Con il termine tradizione degli antichi, si indica la rivelazione divina data a Mosè che si trova nella Scrittura, ma anche quello che è stato trasmesso oralmente dai padri. Nella sostanza, si tratta di disposizioni di uomini che col tempo hanno finito per prevalere sul comandamento scritto, correndo anche il concreto rischio di contravvenire a quanto abbiamo ascoltato nella prima lettura: «non aggiungerete nulla a ciò che io vi comando e non ne toglierete nulla» (Dt 4,2).

Farisei e scribi incarnano la tentazione dell’uomo di tutti i tempi, in particolare dell’uomo religioso: basarsi su quanto si vede, sull’esteriorità, perché consente facilmente ogni controllo, e ogni azione fatta o non fatta può essere esaltata e anche condannata.

In questa visione, per farisei e scribi, non ha nessun valore positivo, piuttosto il contrario, il fatto che Gesù abbia dato pane e pesci a più di cinquemila persone, anche perché la gente, prima di mangiali, non avrà certamente rispettato le tradizioni facendo il lavacro previsto.

Le norme e le pratiche religiose, sganciate dalla vita e dalla fede, rimangono in superficie, etichettano le persone e conducono alla drammatica separazione fra i gesti del nostro corpo e le parole delle nostre labbia con quello che abita nel cuore.

Gesù li chiama ipocriti, che in greco significa attori di teatro, persone con la maschera che recitano una parte, che dicono e fanno qualcosa che è altro da loro, che non trova corrispondenza nella loro interiorità.

Questo non significa che farisei e scribi non facciano cose buone. Ma che queste cose buone anziché mosse dall’amore, sono fatte per osservanza alla tradizione, per essere visti dagli uomini ed applauditi nelle piazze (cfr Mt 6.5).

Gesù, anzitutto, distingue tra tradizioni e comandamenti. I comandamenti vengono da Dio, interpellano il cuore e la loro accoglienza non è misurabile esternamente. Le prescrizioni vengono dagli uomini, la loro osservanza può dare l’illusione di essere giusti e, così, impediscono alla persona di guardare a quello che realmente abita nel proprio cuore.

Poi afferma che il cuore di ogni persona, senza distinzione, è soggetto ad ogni ambiguità e ad ogni possibilità di male. Il confine tra puro e impuro non è esterno all’uomo, ma abita proprio nel cuore. Pertanto, non basta un culto esteriore, non bastano delle osservanze per avvicinare questo cuore al Signore.
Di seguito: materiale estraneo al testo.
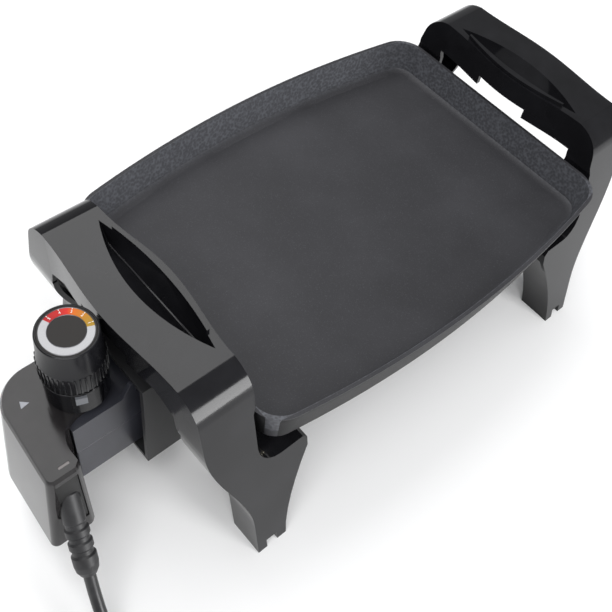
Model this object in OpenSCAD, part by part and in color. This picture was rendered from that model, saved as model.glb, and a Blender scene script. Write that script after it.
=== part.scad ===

La grande rivoluzione di Gesù è quella di assegnare il primato all’interiorità, che sfugge al controllo di chiunque. Non sapendo mai quello che c’è veramente nel cuore dell’altro, e spesso neppure nel proprio, non possiamo esercitare nessun controllo né esprimere nessun definitivo giudizio.
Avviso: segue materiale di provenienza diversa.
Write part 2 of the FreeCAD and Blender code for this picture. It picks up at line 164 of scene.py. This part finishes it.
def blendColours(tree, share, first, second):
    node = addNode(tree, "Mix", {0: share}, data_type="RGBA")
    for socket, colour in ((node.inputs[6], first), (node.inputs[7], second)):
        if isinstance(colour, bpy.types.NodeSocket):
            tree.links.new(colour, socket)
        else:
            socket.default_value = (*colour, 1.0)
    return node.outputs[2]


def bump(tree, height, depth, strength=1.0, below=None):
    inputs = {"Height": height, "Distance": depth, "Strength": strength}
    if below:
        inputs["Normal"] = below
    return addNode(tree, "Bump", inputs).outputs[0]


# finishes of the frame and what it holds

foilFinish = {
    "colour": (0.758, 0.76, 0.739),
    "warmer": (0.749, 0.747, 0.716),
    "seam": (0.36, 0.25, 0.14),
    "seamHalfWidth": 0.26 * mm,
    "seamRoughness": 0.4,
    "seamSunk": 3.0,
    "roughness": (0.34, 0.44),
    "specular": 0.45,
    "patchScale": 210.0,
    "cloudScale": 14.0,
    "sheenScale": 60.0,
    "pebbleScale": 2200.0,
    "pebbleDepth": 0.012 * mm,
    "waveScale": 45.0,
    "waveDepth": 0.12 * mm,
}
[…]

Possiamo vedere e giudicarne le azioni, ma non possiamo mai mettere un’etichetta sull’anima delle persone. L’interiorità è sacra e solo Dio la conosce fino in fondo.

Se a differenza dei farisei proveremo a sottrarci a facili conclusioni su quello che pensiamo di vedere dell’altro, allora cominceremo a entrare nella logica del Vangelo.

Facciamo tesoro dell’illuminata distinzione fra errore e errante, fatta da Papa Giovanni XXIII, ricordando che l’errante è sempre e anzitutto un essere umano, e conserva in ogni caso la sua dignità di persona; e va sempre considerato e trattato come si conviene a tanta dignità.

Nessuno può autonominarsi giudice dell’altro. Ma tutti dobbiamo cominciare a guardare dentro noi stessi. Solo così potremo anche avvicinarci con umiltà all’interiorità dell’altro.

Il cammino è stato tracciato da Gesù: passare dall’osservanza esteriore di norme e pratiche religiose all’interiore e obbediente accoglienza della Parola, facendo del pane di vita il nostro nutrimento.

In questo l’apostolo Giacomo è chiaro: «Accogliete con docilità la Parola che è stata piantata in voi e può portarvi alla salvezza. Siate di quelli che mettono in pratica la Parola, e non ascoltatori soltanto, illudendo voi stessi» (Gc 1,18,26).